(7) The Anglo-Saxon Version (Sax.).
There is but one known version of the four Gospels (the only portion of the N. T. that was translated into A.-S.); this version was made, probably in the South-West of England at or near Bath, in the last quarter of the tenth century. It is preserved in four MSS.: (Corp.) Corpus Christi Coll. Camb. MS. 140; (B) Bodleian Lib. MS. 441; (C) Cotton MS. Otho C. I (seriously injured by fire), and (A) Camb. Univ. Lib. MS. Ii. 2. 11. Of these the first three may be dated, in round number, about the year 1000; the fourth (A) belongs to the following half-century. The Bodl. Lib. has also recently acquired a fragment of four leaves of St. John's Gospel, which agrees closely with A. [Published by Napier in “Archiv f. n. Sprachen,” vol. lxxxvii. p. 255 f.]

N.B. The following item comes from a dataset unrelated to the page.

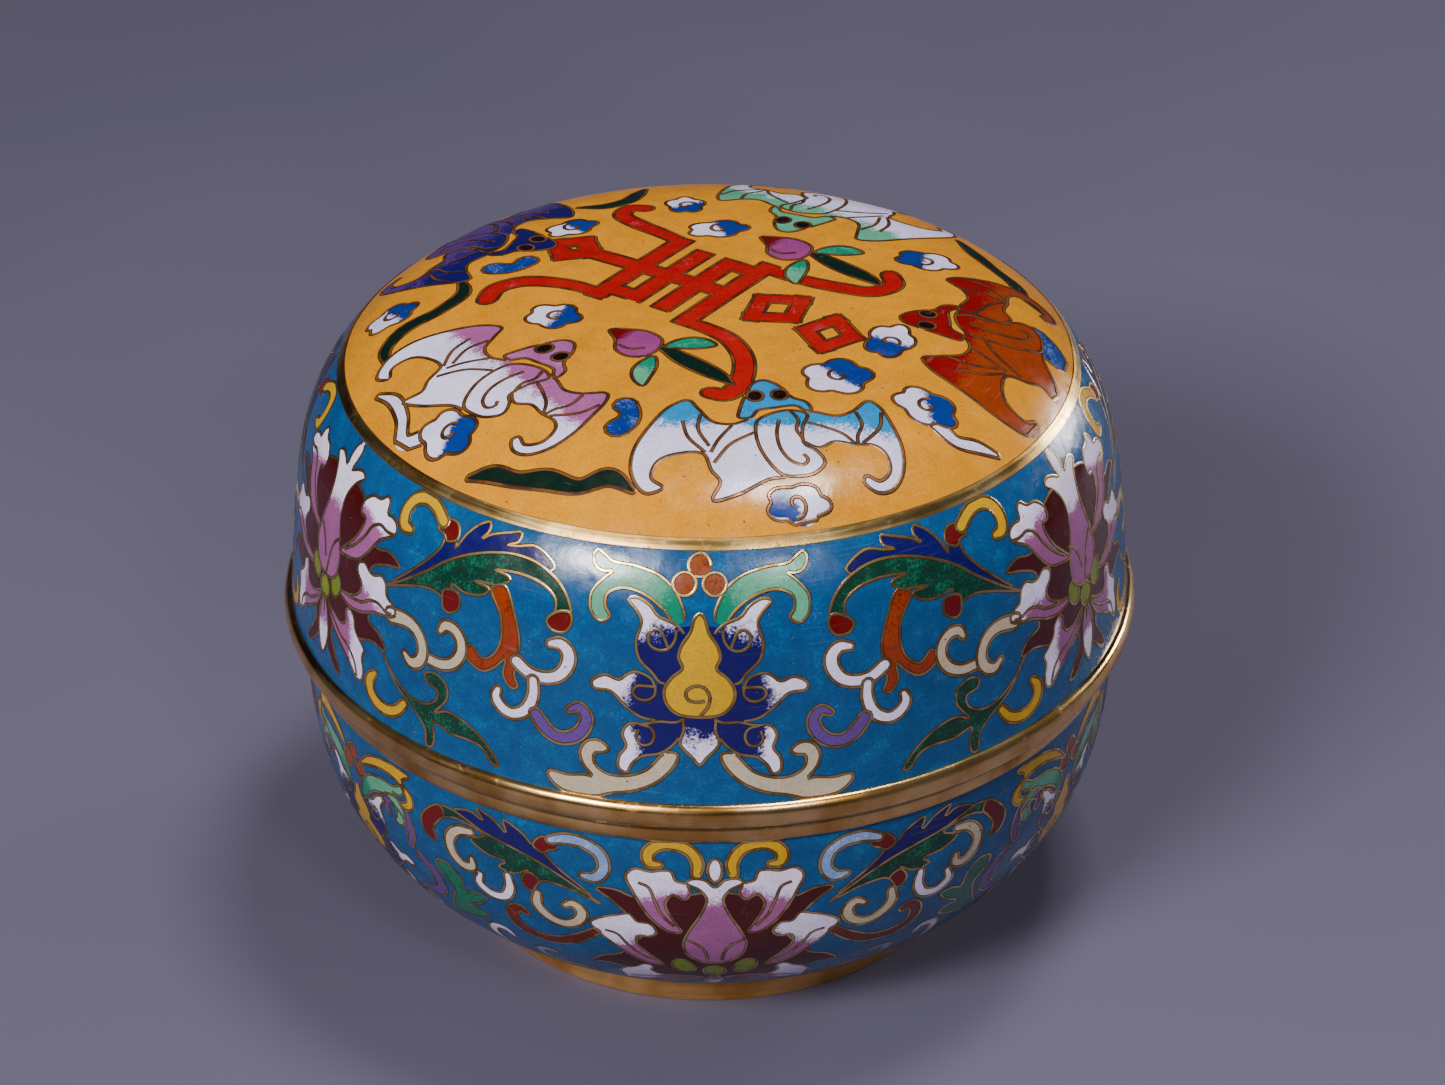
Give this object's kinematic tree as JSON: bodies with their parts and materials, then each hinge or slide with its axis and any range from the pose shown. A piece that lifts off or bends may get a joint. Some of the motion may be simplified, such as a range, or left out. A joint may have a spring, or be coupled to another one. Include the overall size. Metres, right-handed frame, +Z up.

It may also be mentioned that there are in the Brit. Mus. two additional copies of this version (Bibl. Reg. MS. I. A. xiv, and Hatton MS. 38). These belong to a period after the Conquest and have no critical value, for the first is copied from B, and the second is copied from the first.
This version is based upon a type of the Vulgate MSS. that has not yet been definitely determined. Old Latin readings make it certain that the original MS. was of the mixed type.
Next in importance to this version are the two following Latin MSS. of the four Gospels, with an interlinear Anglo-Saxon gloss. (1) MS. Nero D. 4 (the Lindisfarne MS., also known as the Durham Book). The Latin was written by Eadfrith, bishop of Lindisfarne 698-721; the interlinear gloss being about two and a half centuries later, made near Durham about the year 950. (2) The Rushworth MS. (Bodl. Lib. Auct. D. ii. 19). The Latin was written by the scribe Macregol, probably in the eighth century. The gloss, by the scribes Farman and Owun, is referred to the latter half of the tenth century. These two Latin texts differ but slightly; they are also of the Vulgate types.
All the MSS. that have now been mentioned are published in one volume (of four parts) by Professor W. W. Skeat: “The Holy Gospels in Anglo-Saxon, Northumbrian, and Old Mercian [pg 165] Versions, synoptically arranged, with collations exhibiting all the readings of all the MSS.; together with the Early Latin Version as contained in the Lindisfarne MS.; collated with the Latin Version in the Rushworth MS. Cambridge: University Press, 1871-1887.” Dr. James W. Bright has published an edition of St. Luke's Gospel of the A.-S. Version, Oxford, 1892, and has in preparation a critical edition of the entire Version [which has been published recently]. The earlier editions of the Anglo-Saxon Gospels are by Archbishop Parker, 1571; Dr. Marshall (rector of Lincoln College), 1665; Benjamin Thorpe, 1842; Dr. Joseph Bosworth, 1865.